Datensatz

Zusammenfassung

Prompted by the analysis of experimental absorption spectra of small Ag clusters, embedded in rare-gas matrices at low temperatures, the size dependence of the electronic properties of metal clusters is studied within the socalled super-atom model. It is found that the electronic properties do not change monotonously from the atom to the bulk, but show – in agreement with the experimental findings – a pronounced oscillatory behaviour. In analogy to similar phenomena in nuclear physics, there are mass numbers of strongly enhanced stability (the so-called magic numbers), which are genuine properties of the jellium model used here.
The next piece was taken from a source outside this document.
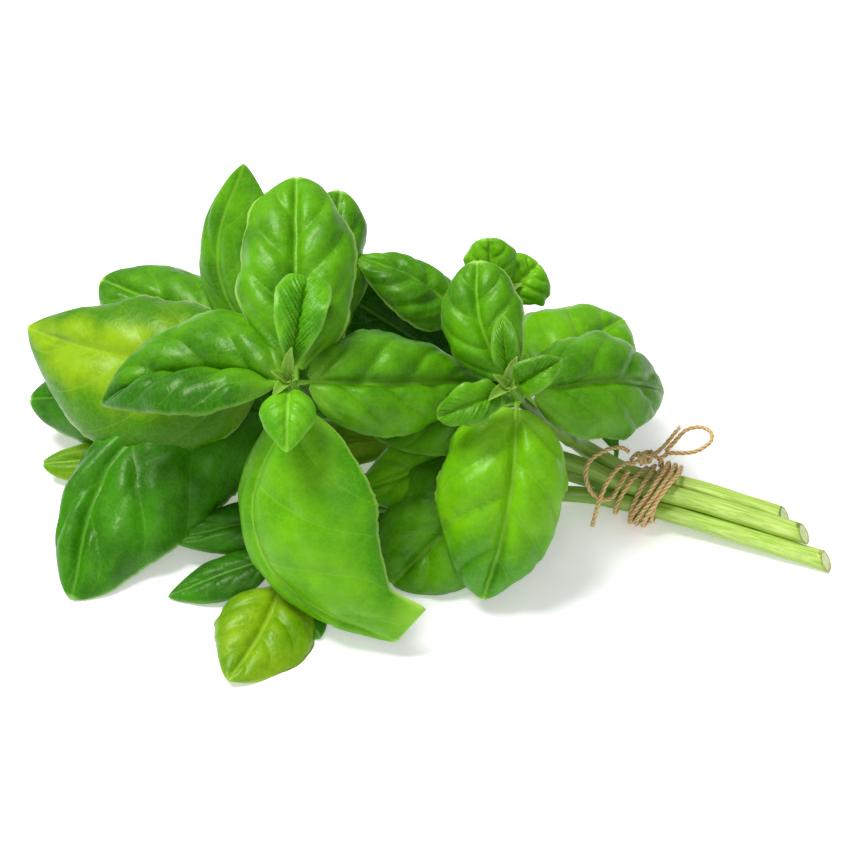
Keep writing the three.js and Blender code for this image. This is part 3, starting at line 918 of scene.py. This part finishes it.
class Blade:
    """A leaf's blade as a grid: U is 0 where it starts and 1 at its tip, V is -1 at its
    right margin and 1 at its left one, and A is V without its sign."""

    def __init__(self, name, leaf, midrib):
        self.leaf = leaf
        self.petiole_share = leaf["petiole"] / midrib.length
        self.length = midrib.length * (1 - self.petiole_share)
        t = np.linspace(0, 1, LONG)
        self.u = 0.35 * t + 0.65 * (0.5 - 0.5 * np.cos(math.pi * t))
        self.u[0], self.u[-1] = 0.006, 0.998
        v = np.linspace(-1, 1, WIDE)
        v = np.sign(v) * np.abs(v) ** 0.92
        self.U, self.V = np.meshgrid(self.u, v, indexing="ij")
        self.A = np.abs(self.V)
        self.set_outline()
        self.set_veins()
        self.rough = self.noise_at(name_seed(name))
        flap = np.maximum(1 - np.abs(self.U - FLARE_AT) / FLARE_REACH, 0)
        self.flap = flap * smooth(self.V, 0.2, 1.0) * (leaf["flare"] != (0, 0, 0))

    def set_outline(self):
        """The half width, and the blade's section before it is folded."""
        leaf = self.leaf
        teeth = TAU * self.length / TOOTH_SPACING
        notch = 1 + 0.007 * np.sin(teeth * self.U + self.V * 2)
        notch = notch + 0.005 * np.sin(2.3 * teeth * self.U)
        # The blade is domed further than the CAD's and cut wider, so its outline stays.
        cup = leaf["cup"] + leaf["dome"]
        wider = (math.sin(leaf["cup"]) / leaf["cup"]) / (math.sin(cup) / cup)
        half = leaf["width"] / 2 * wider * width_at(self.U, leaf["point"], leaf["base"])
        self.half = half * np.where(self.A > 0.9, notch, 1)
        self.y = self.half * np.sin(cup * self.A) / cup
        self.z = -self.half * (1 - np.cos(cup * self.A)) / cup

    def set_veins(self):
        """Side veins leave the midrib one by one and bend towards the tip. The midrib can
        lie nearer one margin, where that half of the blade is turned away."""
        leaf, V = self.leaf, self.V
        rib = leaf["mid"] * np.sin(math.pi * self.U) ** 0.7
        self.out = np.where(V > rib, (V - rib) / (1 - rib), (rib - V) / (1 + rib))
        self.across = (V - rib) * self.half
        ahead = 0.28 * self.out + 0.14 * self.out**3
        self.phase = leaf["veins"] * (self.U - ahead) + np.where(V > rib, 0.0, 0.45)

    def noise_at(self, number):
        seed = Vector((number * 1.7, 3.1, 9.2))
        length = self.length
        values = [
            noise.noise(Vector((a * length * 0.09, b * 0.09, 0)) + seed)
            + 0.35 * noise.noise(Vector((a * length * 0.25, b * 0.25, 5)) + seed)
            for a, b in zip(self.U.ravel(), (self.V * self.half).ravel())
        ]
        return np.array(values).reshape(self.U.shape)

    def heights(self, rng):
        """How far the skin stands off the smooth blade, in mm."""
        leaf, U, V, out = self.leaf, self.U, self.V, self.out
        off = 2 * np.abs(self.phase - np.floor(self.phase) - 0.5)
        body = smooth(out, 0.0, 0.16) * (1 - 0.85 * smooth(out, 0.4, 0.95))
        body = body * smooth(U, 0.0, 0.1) * smooth(U, 1.0, 0.85)
        scale = np.clip(self.half / 14, 0.3, 1.3)
        puff = leaf["puff"] * scale
        height = puff * body * (1 - off**3.2)
        height += 0.5 * puff * smooth(out, 0.0, 0.35) * (1 - smooth(out, 0.6, 1.0))
        ends = smooth(U, 0, 0.1) * smooth(U, 1, 0.9)
        height += 0.6 * puff * ends * self.rough
        height += leaf["ribs"] * body * np.cos(TAU * self.phase * 3)
        height -= 0.6 * scale * np.exp(-((self.across / 1.5) ** 2)) * smooth(U, 1.0, 0.9)
        swing = rng.uniform(0, TAU, 3)
        left = np.sin(TAU * 2.1 * U + swing[0]) + 0.4 * np.sin(TAU * 4.3 * U + swing[2])
        right = np.sin(TAU * 2.4 * U + swing[1]) + 0.4 * np.sin(TAU * 3.7 * U + swing[2])
        height += leaf["wave"] * self.half * self.A**3 * np.where(V > 0, left, right)
        height -= leaf["roll"] * self.half * smooth(self.A, 0.84, 1.0)
        return height

    def sides(self, midrib, rng):
        """The upper and the lower surface."""
        fold = self.leaf["fold"]
        turn_y = np.sign(self.V) * (self.y * math.cos(fold) - self.z * math.sin(fold))
        turn_z = self.y * math.sin(fold) + self.z * math.cos(fold)
        s = self.petiole_share + (1 - self.petiole_share) * self.u
        side, normal = midrib.frame(s)
        surface = midrib.at(s)[:, None] + side[:, None] * turn_y[..., None]
        surface += normal[:, None] * turn_z[..., None]
        surface += np.array(self.leaf["flare"], float) * self.flap[..., None]

        # The true normal of the smooth surface, so that the swelling stands off it squarely.
        square = unit(np.cross(np.gradient(surface, axis=0), np.gradient(surface, axis=1)))
        square[(square * normal[:, None]).sum(-1) < 0] *= -1
        surface = surface + square * self.heights(rng)[..., None]
        towards_tip = np.clip(smooth(self.U, 1.0, 0.93) + 0.25, 0, 1)
        thick = BLADE_THICKNESS / 2 * np.sqrt(np.clip(1 - self.A**6, 0.12, 1)) * towards_tip
        rib = (0.75 * (1 - self.U) + 0.12) * np.exp(-((self.across / 0.8) ** 2))
        return surface + square * thick[..., None], surface - square * (thick + rib)[..., None]

    def tones(self, rng):
        leaf = self.leaf
        # Painted shade and painted light: tones darkens and lightens the halves and the midrib,
        # and fade the tip, on top of the leaf's own tone and a small random one. The flared lobe
        # is paler.
        back, middle, front = leaf["tones"]
        tone = leaf["tone"] + rng.uniform(-0.08, 0.08) + middle
        halves = np.where(self.V < 0, back - middle, front - middle)
        tone = tone + halves * smooth(self.A, 0.15, 1.0)
        return tone + leaf["tip_shading"] * smooth(self.U, 0.45, 1.0) + 0.8 * self.flap

    def faces(self):
        """Four-sided faces of the upper side, the lower side and the rim between them."""
        rows, cols = self.U.shape
        top = np.arange(rows * cols).reshape(rows, cols)
        low = top + rows * cols
        faces = []
        for i in range(rows - 1):
            for j in range(cols - 1):
                corners = [(i, j), (i + 1, j), (i + 1, j + 1), (i, j + 1)]
                faces.append(tuple(top[corner] for corner in corners))
                faces.append(tuple(low[corner] for corner in reversed(corners)))
        for i in range(rows - 1):
            faces.append((top[i + 1, 0], top[i, 0], low[i, 0], low[i + 1, 0]))
            faces.append((top[i, -1], top[i + 1, -1], low[i + 1, -1], low[i, -1]))
        for j in range(cols - 1):
            faces.append((top[0, j], top[0, j + 1], low[0, j + 1], low[0, j]))
            faces.append((top[-1, j + 1], top[-1, j], low[-1, j], low[-1, j + 1]))
        return faces

    def add_to(self, skin, midrib, rng):
        upper, lower = self.sides(midrib, rng)
        flared = 1.8 * smooth(self.flap, 0.0, 0.9)
        values = dict(
            phase=self.phase,
            across=self.across,
            edge=np.minimum((1 - self.A) * self.half, (1 - self.U) * self.length),
            base=np.maximum(smooth(self.U, 0.16, 0.0), flared),
            along=self.U * self.length,
            tone=self.tones(rng),
        )
        size = self.U.size
        skin.add(
            np.vstack([upper.reshape(-1, 3), lower.reshape(-1, 3)]),
            self.faces(),
            below=np.concatenate([np.zeros(size), np.ones(size)]),
            pale=self.leaf["rim"],
            **{key: np.tile(value.ravel(), 2) for key, value in values.items()},
        )


def add_petiole(skin, midrib, blade):
    """The petiole runs from the stem into the midrib, grooved on top."""
    share = blade.petiole_share
    inward = np.linspace(0, 1, 12)
    line = np.vstack([midrib.stem_side, midrib.at(inward * (share + (1 - share) * 0.06))])
    line = Route(line, 4)
    grown = np.linspace(0, 1, 22)
    middle, ahead = line.at(grown), line.heading(grown)
    sides = unit(midrib.left - ahead * (ahead @ midrib.left)[:, None])
    normals = np.cross(ahead, sides)
    around = angles(12)
    girth = PETIOLE_RADIUS * (1.0 + 0.3 * np.exp(-grown * 9) - 0.35 * grown)
    groove = 1 - 0.25 * np.exp(-(((around - math.pi / 2) / 0.5) ** 2))
    reach = (girth[:, None] * groove[None])[..., None]
    rings = middle[:, None] + reach * spokes(sides, normals, around)
    rings -= normals[:, None] * (0.35 * grown[:, None, None])
    skin.tube(rings, across=6.0, edge=6.0, below=0.6, tone=blade.leaf["tone"], base=1.0)


def build_leaf(name, on, at, tip, face, own):
    leaf = {**LEAF, **own}
    midrib = Midrib(on, at, tip, face, leaf)
    blade = Blade(name, leaf, midrib)
    skin = Skin(LEAF_KEYS)
    blade.add_to(skin, midrib, np.random.default_rng(name_seed(name) + 100))
    add_petiole(skin, midrib, blade)
    piece = skin.make(f"basil_leaf_{name}", LOOKS[leaf["look"]])
    stand_for(piece, f"leaf_{name}")


# Camera, floor and light ---------------------------------------------------

TARGET = np.array([0.0, 0.0, 35.0])
CAMERA_DISTANCE = 640.0
CAMERA_RISE = math.radians(40)
FLOOR_REACH = 4.0  # metres each way
LIGHTS_AIM = Vector((0, 0, 0.03))


def place_camera():
    camera = bpy.data.cameras.new("camera")
    camera.lens = 80
    camera.sensor_width = 36
    camera.clip_start = 0.01
    eye = bpy.data.objects.new("camera", camera)
    away = np.array([0.0, -math.cos(CAMERA_RISE), math.sin(CAMERA_RISE)])
    eye.location = (TARGET + away * CAMERA_DISTANCE + ORIGIN) * MM
    eye.rotation_euler = (math.pi / 2 - CAMERA_RISE, 0, 0)
    collection.objects.link(eye)
    bpy.context.scene.camera = eye


def area_light(name, place, size, power):
    data = bpy.data.lights.new(name, "AREA")
    data.shape = "DISK"
    data.size = size
    data.energy = power
    light = bpy.data.objects.new(name, data)
    light.location = place
    light.rotation_euler = (LIGHTS_AIM - Vector(place)).to_track_quat("-Z", "Y").to_euler()
    collection.objects.link(light)


def build_floor():
    floor = bpy.data.meshes.new("floor")
    far = FLOOR_REACH
    corners = [(-far, -far, 0), (far, -far, 0), (far, far, 0), (-far, far, 0)]
    floor.from_pydata(corners, [], [(0, 1, 2, 3)])
    ground = bpy.data.objects.new("floor", floor)
    collection.objects.link(ground)
    paper = Look("floor_paper")
    grain = paper.ramp(paper.noise(40.0), 0.3, 0.7)
    paper.set(
        Base_Color=paper.mix(grain, colour("f8f8f8"), colour("fbfbfb")),
        Roughness=0.9,
        Emission_Color=colour("ffffff"),
        Emission_Strength=0.28,
    )
    floor.materials.append(paper.material)


def build_light():
    world = bpy.data.worlds.new("studio")
    world.use_nodes = True
    background = world.node_tree.nodes["Background"]
    background.inputs["Color"].default_value = (1, 1, 1, 1)
    background.inputs["Strength"].default_value = 0.42
    bpy.context.scene.world = world
    area_light("key", (-0.4, 0.05, 1.0), 0.45, 11.5)
    area_light("fill", (0.1, -1.0, 0.8), 0.9, 3.0)
    bpy.context.scene.view_settings.view_transform = "Standard"


place_camera()
build_free_cords()
tie_rng = np.random.default_rng(11)
build_wrap(tie_rng)
build_knot(tie_rng)
stem_rng = np.random.default_rng(5)
for stem_name, stem_line in STEM_ROUTES.items():
    grown_at = [leaf[1] for leaf in LEAVES.values() if leaf[0] == stem_name and leaf[1] < 0.9]
    build_stem(stem_name, stem_line, stem_rng, grown_at)
for leaf_name, (on, at, tip, face, own) in LEAVES.items():
    build_leaf(leaf_name, on, at, tip, face, own)
build_floor()
build_light()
Both the ionization potential and the electron affinity show sharp discontinuities at these magic numbers. All these effects can be shown to be caused by so-called Quantum Size Effects (QSE) in the electronic orbitals, which originate from surface quantization conditions, and NOT from bulk quantization conditions. In agreement with experimental findings, QSE determine the electronic properties of alkali metal clusters Me_N, with N<1500. The generation of size-dependent collective excitations is studied within the time-dependent local-density approximation (TDLDA). In agreement with experimental data, surface plasmons show a pronounced red shift from the classical Mie value, ω_p/√3. The oscillator strengths of both volume plasmons, at frequency ω_p, and individual particle-hole pairs are smaller by
at least three orders of magnitude.